## Data lines
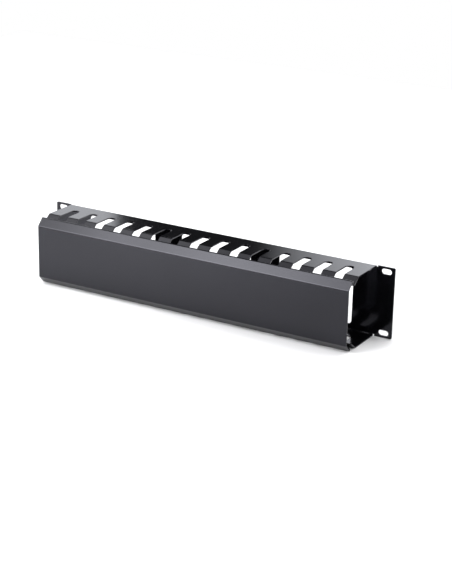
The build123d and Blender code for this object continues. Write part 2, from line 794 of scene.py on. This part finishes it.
@dataclass
class Studio:
    """The pale floor, the soft boxes, the dim room and the camera."""

    floor_size: float = 2.6
    floor_gap_mm: float = 0.05
    room_tone: float = 0.02
    backdrop: str = "#ffffff"
    azimuth: float = 30.0619
    elevation: float = 19.9718
    roll: float = 1.1883
    distance: float = 1.9024578
    target: Place = (0.0149965, 0.0, -0.0304445)
    focal_px: float = 1532.8035
    picture_height_px: int = 584
    sensor_mm: float = 36.0
    sees_from: float = 0.05
    sees_to: float = 60.0
    boxes: tuple[SoftBox, ...] = SOFT_BOXES

    def add_floor(self, level: float) -> None:
        """Lays the floor under the object.

        Args:
            level: The height of the object's lowest point, in metres.
        """
        deselect_all()
        bpy.ops.mesh.primitive_plane_add(
            size=self.floor_size, location=(0, 0, level - self.floor_gap_mm * MM)
        )
        floor = bpy.context.object
        floor.name = "studio_floor"
        bpy.ops.object.transform_apply(location=True, rotation=True, scale=True)
        dress(floor, StudioWhite().build())
        floor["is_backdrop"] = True

    def add_room(self) -> None:
        """Makes the room dim in reflections and pale behind the floor's far edge."""
        world = bpy.data.worlds.new("studio_room")
        bpy.context.scene.world = world
        world.use_nodes = True
        tree = world.node_tree
        tree.nodes.clear()
        dim = add_node(tree, "ShaderNodeBackground", values={"Strength": self.room_tone})
        pale = add_node(tree, "ShaderNodeBackground", values={"Color": linear(self.backdrop)})
        seen = add_node(tree, "ShaderNodeLightPath").outputs["Is Camera Ray"]
        both = add_node(
            tree,
            "ShaderNodeMixShader",
            links={"Fac": seen, 1: dim.outputs["Background"], 2: pale.outputs["Background"]},
        )
        add_node(tree, "ShaderNodeOutputWorld", links={"Surface": both.outputs["Shader"]})

    def add_camera(self) -> None:
        """Sets the camera where the photograph was taken."""
        azimuth = math.radians(self.azimuth)
        elevation = math.radians(self.elevation)
        roll = math.radians(self.roll)
        away = Vector((
            math.sin(azimuth) * math.cos(elevation),
            -math.cos(azimuth) * math.cos(elevation),
            math.sin(elevation),
        ))
        right = Vector((math.cos(azimuth), math.sin(azimuth), 0.0))
        above = away.cross(right)
        rolled_right = right * math.cos(roll) + above * math.sin(roll)
        rolled_above = above * math.cos(roll) - right * math.sin(roll)
        lens = bpy.data.cameras.new("photo_camera")
        lens.sensor_width = self.sensor_mm
        lens.lens = self.focal_px * self.sensor_mm / self.picture_height_px
        lens.clip_start = self.sees_from
        lens.clip_end = self.sees_to
        camera = bpy.data.objects.new("photo_camera", lens)
        turn = Matrix((rolled_right, rolled_above, away)).transposed().to_4x4()
        stand = Vector(self.target) + away * self.distance
        camera.matrix_world = Matrix.Translation(stand) @ turn
        bpy.context.scene.collection.objects.link(camera)
        bpy.context.scene.camera = camera

    def build(self, level: float) -> None:
        """Builds the whole studio.

        Args:
            level: The height of the object's lowest point, in metres.
        """
        self.add_floor(level)
        self.add_room()
        for box in self.boxes:
            box.build()
        self.add_camera()
        bpy.context.scene.view_settings.view_transform = "Standard"
        log.info("studio: floor at %.4f m, %d soft boxes", level, len(self.boxes))


def main() -> None:
    """Loads the frame, dresses it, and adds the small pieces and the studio."""
    logging.basicConfig(level=logging.INFO, format="%(name)s: %(message)s")
    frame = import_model()
    cad_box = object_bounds()
    nodes = frame["nodes"]
    coat = PowderCoat().build()
    steel = RolledSteel().build()
    Duct().dress(nodes, coat)
    cover = Cover()
    cover.dress(nodes, coat, steel)
    cover.add_weld_marks(nodes, HeatTintedSteel().build())
    Studio().build(min(corner[2] for corner in cad_box))
    deselect_all()


if __name__ == "__main__":
    main()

## Task goal
Copy the data above exactly. Every line must be included.

## Completed exercise
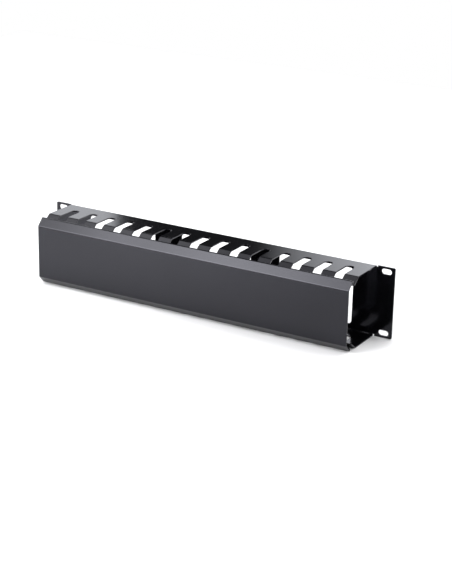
The build123d and Blender code for this object continues. Write part 2, from line 794 of scene.py on. This part finishes it.
@dataclass
class Studio:
    """The pale floor, the soft boxes, the dim room and the camera."""

    floor_size: float = 2.6
    floor_gap_mm: float = 0.05
    room_tone: float = 0.02
    backdrop: str = "#ffffff"
    azimuth: float = 30.0619
    elevation: float = 19.9718
    roll: float = 1.1883
    distance: float = 1.9024578
    target: Place = (0.0149965, 0.0, -0.0304445)
    focal_px: float = 1532.8035
    picture_height_px: int = 584
    sensor_mm: float = 36.0
    sees_from: float = 0.05
    sees_to: float = 60.0
    boxes: tuple[SoftBox, ...] = SOFT_BOXES

    def add_floor(self, level: float) -> None:
        """Lays the floor under the object.

        Args:
            level: The height of the object's lowest point, in metres.
        """
        deselect_all()
        bpy.ops.mesh.primitive_plane_add(
            size=self.floor_size, location=(0, 0, level - self.floor_gap_mm * MM)
        )
        floor = bpy.context.object
        floor.name = "studio_floor"
        bpy.ops.object.transform_apply(location=True, rotation=True, scale=True)
        dress(floor, StudioWhite().build())
        floor["is_backdrop"] = True

    def add_room(self) -> None:
        """Makes the room dim in reflections and pale behind the floor's far edge."""
        world = bpy.data.worlds.new("studio_room")
        bpy.context.scene.world = world
        world.use_nodes = True
        tree = world.node_tree
        tree.nodes.clear()
        dim = add_node(tree, "ShaderNodeBackground", values={"Strength": self.room_tone})
        pale = add_node(tree, "ShaderNodeBackground", values={"Color": linear(self.backdrop)})
        seen = add_node(tree, "ShaderNodeLightPath").outputs["Is Camera Ray"]
        both = add_node(
            tree,
            "ShaderNodeMixShader",
            links={"Fac": seen, 1: dim.outputs["Background"], 2: pale.outputs["Background"]},
        )
        add_node(tree, "ShaderNodeOutputWorld", links={"Surface": both.outputs["Shader"]})

    def add_camera(self) -> None:
        """Sets the camera where the photograph was taken."""
        azimuth = math.radians(self.azimuth)
        elevation = math.radians(self.elevation)
        roll = math.radians(self.roll)
        away = Vector((
            math.sin(azimuth) * math.cos(elevation),
            -math.cos(azimuth) * math.cos(elevation),
            math.sin(elevation),
        ))
        right = Vector((math.cos(azimuth), math.sin(azimuth), 0.0))
        above = away.cross(right)
        rolled_right = right * math.cos(roll) + above * math.sin(roll)
        rolled_above = above * math.cos(roll) - right * math.sin(roll)
        lens = bpy.data.cameras.new("photo_camera")
        lens.sensor_width = self.sensor_mm
        lens.lens = self.focal_px * self.sensor_mm / self.picture_height_px
        lens.clip_start = self.sees_from
        lens.clip_end = self.sees_to
        camera = bpy.data.objects.new("photo_camera", lens)
        turn = Matrix((rolled_right, rolled_above, away)).transposed().to_4x4()
        stand = Vector(self.target) + away * self.distance
        camera.matrix_world = Matrix.Translation(stand) @ turn
        bpy.context.scene.collection.objects.link(camera)
        bpy.context.scene.camera = camera

    def build(self, level: float) -> None:
        """Builds the whole studio.

        Args:
            level: The height of the object's lowest point, in metres.
        """
        self.add_floor(level)
        self.add_room()
        for box in self.boxes:
            box.build()
        self.add_camera()
        bpy.context.scene.view_settings.view_transform = "Standard"
        log.info("studio: floor at %.4f m, %d soft boxes", level, len(self.boxes))


def main() -> None:
    """Loads the frame, dresses it, and adds the small pieces and the studio."""
    logging.basicConfig(level=logging.INFO, format="%(name)s: %(message)s")
    frame = import_model()
    cad_box = object_bounds()
    nodes = frame["nodes"]
    coat = PowderCoat().build()
    steel = RolledSteel().build()
    Duct().dress(nodes, coat)
    cover = Cover()
    cover.dress(nodes, coat, steel)
    cover.add_weld_marks(nodes, HeatTintedSteel().build())
    Studio().build(min(corner[2] for corner in cad_box))
    deselect_all()


if __name__ == "__main__":
    main()